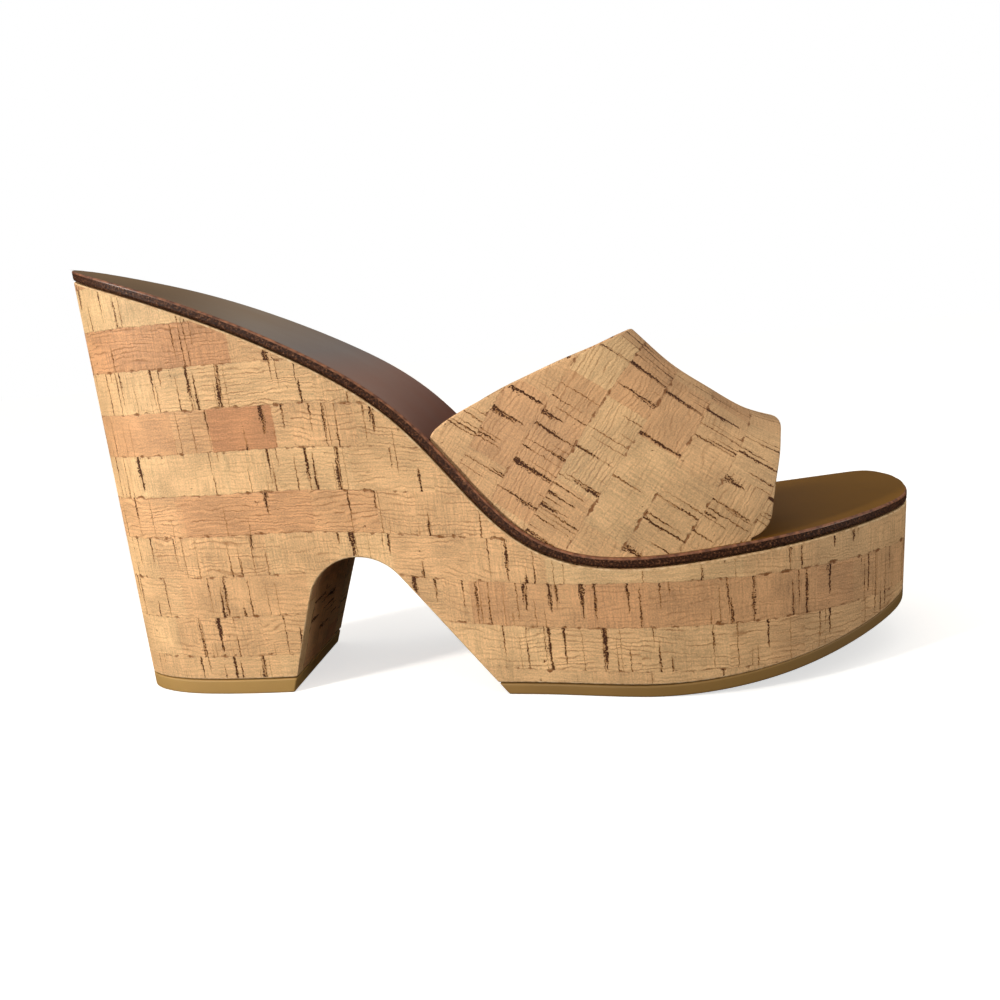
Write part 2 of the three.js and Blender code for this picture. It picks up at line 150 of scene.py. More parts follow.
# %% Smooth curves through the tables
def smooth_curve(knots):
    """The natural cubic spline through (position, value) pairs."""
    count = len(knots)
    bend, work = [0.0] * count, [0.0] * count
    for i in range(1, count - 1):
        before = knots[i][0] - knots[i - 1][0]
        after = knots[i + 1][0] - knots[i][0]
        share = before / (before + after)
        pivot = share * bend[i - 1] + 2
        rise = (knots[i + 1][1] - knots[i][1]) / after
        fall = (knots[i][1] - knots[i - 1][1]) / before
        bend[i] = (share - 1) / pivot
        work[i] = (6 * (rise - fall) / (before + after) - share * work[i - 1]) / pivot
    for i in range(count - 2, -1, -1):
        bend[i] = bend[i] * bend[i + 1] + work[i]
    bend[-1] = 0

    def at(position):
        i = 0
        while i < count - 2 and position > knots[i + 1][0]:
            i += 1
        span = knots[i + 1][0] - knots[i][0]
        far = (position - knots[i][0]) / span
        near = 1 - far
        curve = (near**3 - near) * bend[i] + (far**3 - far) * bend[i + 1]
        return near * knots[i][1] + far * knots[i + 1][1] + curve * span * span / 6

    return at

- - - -

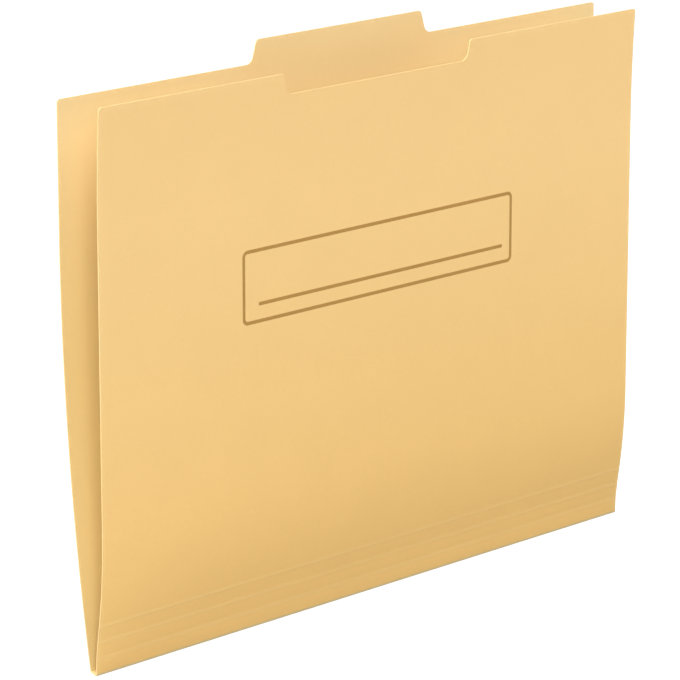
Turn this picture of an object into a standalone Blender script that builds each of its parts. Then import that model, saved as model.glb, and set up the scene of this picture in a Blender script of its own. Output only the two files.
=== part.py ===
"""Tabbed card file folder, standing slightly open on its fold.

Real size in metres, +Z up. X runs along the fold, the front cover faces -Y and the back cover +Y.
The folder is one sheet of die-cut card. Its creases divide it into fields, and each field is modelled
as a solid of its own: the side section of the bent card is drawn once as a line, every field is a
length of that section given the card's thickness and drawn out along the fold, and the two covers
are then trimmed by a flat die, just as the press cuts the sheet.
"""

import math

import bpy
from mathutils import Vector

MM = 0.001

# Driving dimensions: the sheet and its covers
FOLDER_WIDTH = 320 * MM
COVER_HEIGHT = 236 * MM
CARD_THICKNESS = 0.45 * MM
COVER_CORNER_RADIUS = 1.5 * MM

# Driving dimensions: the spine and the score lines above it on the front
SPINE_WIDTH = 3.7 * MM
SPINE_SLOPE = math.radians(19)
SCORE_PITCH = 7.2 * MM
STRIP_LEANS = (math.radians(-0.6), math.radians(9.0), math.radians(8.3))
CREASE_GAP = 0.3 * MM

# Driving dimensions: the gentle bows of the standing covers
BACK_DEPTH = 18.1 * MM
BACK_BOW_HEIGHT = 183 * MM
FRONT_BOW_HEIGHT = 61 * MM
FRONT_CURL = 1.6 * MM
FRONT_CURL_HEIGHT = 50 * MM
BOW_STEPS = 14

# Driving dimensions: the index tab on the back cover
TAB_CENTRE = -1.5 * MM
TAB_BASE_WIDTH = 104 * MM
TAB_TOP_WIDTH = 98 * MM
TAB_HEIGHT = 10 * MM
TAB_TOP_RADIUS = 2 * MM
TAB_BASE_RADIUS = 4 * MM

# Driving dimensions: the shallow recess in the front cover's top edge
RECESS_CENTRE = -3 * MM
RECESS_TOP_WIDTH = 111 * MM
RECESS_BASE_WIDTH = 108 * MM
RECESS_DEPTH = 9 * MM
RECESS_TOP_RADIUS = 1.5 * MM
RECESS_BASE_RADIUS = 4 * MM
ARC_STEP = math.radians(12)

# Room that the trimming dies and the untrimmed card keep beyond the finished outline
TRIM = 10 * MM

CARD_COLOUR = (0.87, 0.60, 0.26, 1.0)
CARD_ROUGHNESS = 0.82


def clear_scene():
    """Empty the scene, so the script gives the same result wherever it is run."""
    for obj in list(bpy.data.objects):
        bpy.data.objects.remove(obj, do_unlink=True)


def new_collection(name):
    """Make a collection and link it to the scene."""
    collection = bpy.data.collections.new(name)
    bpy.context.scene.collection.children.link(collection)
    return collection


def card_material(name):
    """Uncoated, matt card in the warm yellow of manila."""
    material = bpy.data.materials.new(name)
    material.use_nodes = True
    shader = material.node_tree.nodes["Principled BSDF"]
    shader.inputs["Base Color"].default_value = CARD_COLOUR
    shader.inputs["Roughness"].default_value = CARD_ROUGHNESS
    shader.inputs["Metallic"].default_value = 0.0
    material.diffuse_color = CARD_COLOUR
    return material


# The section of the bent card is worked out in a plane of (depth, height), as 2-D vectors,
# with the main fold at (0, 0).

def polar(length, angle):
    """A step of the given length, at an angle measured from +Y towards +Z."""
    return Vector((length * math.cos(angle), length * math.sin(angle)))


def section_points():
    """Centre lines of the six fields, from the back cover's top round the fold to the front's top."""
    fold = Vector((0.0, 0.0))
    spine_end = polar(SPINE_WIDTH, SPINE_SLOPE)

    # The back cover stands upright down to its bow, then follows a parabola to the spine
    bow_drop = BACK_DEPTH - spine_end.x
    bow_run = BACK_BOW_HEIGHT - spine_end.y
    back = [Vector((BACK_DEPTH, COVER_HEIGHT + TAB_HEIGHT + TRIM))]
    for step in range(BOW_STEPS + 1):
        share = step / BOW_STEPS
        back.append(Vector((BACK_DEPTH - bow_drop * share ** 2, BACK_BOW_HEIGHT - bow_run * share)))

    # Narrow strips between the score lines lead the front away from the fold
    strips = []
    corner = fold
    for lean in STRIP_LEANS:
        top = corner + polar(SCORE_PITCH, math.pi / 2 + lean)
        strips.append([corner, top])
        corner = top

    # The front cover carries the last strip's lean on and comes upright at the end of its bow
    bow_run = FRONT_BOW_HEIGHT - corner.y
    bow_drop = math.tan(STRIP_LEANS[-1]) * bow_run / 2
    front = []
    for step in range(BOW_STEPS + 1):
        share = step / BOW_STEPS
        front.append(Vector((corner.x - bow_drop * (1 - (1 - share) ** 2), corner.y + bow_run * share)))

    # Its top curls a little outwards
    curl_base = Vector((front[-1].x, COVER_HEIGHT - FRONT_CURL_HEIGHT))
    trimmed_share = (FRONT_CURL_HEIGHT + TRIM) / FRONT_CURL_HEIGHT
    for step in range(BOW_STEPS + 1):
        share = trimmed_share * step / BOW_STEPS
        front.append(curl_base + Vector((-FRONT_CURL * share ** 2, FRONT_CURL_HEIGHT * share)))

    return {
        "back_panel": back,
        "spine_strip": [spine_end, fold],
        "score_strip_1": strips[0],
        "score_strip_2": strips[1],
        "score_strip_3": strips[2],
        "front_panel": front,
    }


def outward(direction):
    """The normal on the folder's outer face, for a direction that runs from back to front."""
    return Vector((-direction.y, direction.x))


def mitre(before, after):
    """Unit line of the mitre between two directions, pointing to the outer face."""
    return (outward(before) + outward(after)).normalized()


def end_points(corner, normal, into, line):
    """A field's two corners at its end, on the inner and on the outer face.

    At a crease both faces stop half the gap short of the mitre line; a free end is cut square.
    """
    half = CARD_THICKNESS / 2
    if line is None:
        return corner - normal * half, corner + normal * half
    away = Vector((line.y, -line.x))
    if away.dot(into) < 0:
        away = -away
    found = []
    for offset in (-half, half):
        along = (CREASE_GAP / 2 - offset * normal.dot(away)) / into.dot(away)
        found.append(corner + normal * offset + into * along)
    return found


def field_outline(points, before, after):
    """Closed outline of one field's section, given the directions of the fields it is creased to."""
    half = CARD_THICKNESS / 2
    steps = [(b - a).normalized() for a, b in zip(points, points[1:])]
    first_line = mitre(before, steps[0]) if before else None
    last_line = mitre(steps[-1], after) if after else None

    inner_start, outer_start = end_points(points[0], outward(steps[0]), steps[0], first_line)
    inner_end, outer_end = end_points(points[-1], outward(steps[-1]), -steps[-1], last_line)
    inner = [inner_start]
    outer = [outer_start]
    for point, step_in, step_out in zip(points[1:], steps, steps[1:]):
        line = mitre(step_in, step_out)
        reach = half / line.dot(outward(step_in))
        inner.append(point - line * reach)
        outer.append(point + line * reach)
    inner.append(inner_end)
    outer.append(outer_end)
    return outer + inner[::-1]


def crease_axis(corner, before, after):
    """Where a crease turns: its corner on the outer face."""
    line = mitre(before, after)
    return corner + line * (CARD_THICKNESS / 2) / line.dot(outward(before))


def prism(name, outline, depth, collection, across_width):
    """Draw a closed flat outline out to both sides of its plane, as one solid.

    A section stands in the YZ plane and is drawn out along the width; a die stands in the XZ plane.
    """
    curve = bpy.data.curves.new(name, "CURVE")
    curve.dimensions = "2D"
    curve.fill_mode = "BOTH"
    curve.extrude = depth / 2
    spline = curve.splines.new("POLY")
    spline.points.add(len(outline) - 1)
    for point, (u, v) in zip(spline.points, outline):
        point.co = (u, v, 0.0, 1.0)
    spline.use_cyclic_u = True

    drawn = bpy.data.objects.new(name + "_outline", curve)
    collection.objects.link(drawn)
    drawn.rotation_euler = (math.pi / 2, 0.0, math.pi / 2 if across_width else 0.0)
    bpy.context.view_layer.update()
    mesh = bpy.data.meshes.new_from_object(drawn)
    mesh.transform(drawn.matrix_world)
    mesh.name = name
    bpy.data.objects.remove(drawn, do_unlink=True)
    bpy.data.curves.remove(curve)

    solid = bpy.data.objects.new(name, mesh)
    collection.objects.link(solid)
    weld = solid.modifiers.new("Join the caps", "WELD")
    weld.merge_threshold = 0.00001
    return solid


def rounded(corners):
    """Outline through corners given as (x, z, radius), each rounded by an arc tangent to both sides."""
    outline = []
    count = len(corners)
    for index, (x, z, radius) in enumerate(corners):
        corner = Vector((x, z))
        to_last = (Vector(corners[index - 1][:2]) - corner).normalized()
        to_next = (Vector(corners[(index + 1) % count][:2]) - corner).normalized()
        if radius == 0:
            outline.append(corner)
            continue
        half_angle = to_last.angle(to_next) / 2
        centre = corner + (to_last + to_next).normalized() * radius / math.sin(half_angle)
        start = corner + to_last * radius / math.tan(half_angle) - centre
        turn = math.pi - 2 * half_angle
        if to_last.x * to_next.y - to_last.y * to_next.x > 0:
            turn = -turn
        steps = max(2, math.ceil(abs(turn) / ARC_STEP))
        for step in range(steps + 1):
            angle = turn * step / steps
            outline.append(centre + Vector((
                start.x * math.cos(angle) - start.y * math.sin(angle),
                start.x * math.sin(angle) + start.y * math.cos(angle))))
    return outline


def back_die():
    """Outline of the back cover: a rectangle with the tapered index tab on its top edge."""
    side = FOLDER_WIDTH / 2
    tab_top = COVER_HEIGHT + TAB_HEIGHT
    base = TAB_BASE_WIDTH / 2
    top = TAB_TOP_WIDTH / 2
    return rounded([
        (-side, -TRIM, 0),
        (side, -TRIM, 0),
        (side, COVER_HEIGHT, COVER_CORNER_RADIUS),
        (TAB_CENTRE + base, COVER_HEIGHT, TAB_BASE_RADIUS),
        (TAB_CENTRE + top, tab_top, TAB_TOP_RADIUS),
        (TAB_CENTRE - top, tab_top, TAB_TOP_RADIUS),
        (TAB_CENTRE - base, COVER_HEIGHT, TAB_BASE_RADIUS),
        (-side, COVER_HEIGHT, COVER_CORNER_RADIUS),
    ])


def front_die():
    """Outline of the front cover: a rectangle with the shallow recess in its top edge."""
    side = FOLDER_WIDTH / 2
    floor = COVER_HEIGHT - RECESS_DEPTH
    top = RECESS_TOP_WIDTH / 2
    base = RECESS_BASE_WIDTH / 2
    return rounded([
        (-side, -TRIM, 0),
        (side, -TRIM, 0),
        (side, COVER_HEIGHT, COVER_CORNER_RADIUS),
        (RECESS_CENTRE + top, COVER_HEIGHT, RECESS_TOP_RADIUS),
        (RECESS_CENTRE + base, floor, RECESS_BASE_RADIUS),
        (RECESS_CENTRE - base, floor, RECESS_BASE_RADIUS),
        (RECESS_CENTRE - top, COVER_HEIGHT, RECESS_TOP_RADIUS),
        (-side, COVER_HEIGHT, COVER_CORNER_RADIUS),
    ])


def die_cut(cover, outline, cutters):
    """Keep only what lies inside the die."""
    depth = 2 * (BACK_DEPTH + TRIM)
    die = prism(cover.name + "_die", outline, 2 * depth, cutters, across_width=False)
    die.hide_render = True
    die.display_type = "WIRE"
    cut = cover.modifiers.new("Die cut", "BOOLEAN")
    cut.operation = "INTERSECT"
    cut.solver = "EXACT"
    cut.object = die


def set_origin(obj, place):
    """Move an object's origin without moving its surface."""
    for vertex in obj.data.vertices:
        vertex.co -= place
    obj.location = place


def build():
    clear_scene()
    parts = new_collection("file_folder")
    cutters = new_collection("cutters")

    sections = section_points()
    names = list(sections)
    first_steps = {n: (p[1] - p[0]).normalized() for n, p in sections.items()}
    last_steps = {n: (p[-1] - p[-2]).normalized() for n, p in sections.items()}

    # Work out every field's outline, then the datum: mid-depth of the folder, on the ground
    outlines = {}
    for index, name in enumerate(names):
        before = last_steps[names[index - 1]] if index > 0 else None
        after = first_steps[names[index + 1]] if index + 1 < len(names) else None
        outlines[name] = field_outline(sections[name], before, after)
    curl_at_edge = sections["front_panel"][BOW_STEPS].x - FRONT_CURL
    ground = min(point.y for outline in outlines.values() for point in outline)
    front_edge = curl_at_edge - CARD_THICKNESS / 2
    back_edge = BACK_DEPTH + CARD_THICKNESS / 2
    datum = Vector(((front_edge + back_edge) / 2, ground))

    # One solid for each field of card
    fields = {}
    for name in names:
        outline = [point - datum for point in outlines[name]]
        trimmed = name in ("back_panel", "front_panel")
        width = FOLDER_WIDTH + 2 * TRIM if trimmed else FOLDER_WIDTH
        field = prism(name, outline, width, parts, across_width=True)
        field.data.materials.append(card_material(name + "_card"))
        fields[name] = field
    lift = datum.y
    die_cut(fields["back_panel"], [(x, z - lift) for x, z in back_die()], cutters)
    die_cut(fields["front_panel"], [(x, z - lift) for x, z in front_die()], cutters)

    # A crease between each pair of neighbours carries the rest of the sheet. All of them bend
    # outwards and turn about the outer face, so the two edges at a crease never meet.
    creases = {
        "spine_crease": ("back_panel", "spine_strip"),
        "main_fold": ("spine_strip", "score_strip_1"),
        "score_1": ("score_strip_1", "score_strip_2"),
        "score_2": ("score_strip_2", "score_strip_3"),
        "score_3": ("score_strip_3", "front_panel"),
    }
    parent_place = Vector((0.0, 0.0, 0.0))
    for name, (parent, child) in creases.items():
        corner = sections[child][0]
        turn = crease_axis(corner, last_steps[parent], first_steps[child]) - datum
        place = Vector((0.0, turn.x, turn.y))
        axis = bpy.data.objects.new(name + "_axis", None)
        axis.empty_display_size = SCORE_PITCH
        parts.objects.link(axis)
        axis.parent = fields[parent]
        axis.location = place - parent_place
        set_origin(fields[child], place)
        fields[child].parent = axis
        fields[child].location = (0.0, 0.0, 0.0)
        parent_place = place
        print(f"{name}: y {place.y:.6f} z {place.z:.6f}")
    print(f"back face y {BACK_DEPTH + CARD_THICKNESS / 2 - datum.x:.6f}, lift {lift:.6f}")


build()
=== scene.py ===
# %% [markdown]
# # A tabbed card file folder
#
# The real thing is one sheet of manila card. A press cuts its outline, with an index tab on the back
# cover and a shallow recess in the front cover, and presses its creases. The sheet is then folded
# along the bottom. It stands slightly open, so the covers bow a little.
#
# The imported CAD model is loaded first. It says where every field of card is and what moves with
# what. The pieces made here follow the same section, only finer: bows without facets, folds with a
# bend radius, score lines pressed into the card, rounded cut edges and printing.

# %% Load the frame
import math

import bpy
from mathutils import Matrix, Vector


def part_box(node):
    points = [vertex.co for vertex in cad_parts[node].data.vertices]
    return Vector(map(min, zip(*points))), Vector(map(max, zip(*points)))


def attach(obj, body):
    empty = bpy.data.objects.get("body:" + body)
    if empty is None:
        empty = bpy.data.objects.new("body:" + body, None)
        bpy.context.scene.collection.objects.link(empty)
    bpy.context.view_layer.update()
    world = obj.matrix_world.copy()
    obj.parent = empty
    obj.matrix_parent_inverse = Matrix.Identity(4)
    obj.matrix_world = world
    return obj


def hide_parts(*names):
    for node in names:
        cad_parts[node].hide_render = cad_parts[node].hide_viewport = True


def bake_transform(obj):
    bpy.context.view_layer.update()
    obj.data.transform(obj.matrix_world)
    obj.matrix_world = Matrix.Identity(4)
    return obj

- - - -

[Instructions for the task] Each line above that holds the string "what" should be copied and shown.

[Answer to the exercise]
    """Keep only what lies inside the die."""
# The imported CAD model is loaded first. It says where every field of card is and what moves with
# what. The pieces made here follow the same section, only finer: bows without facets, folds with a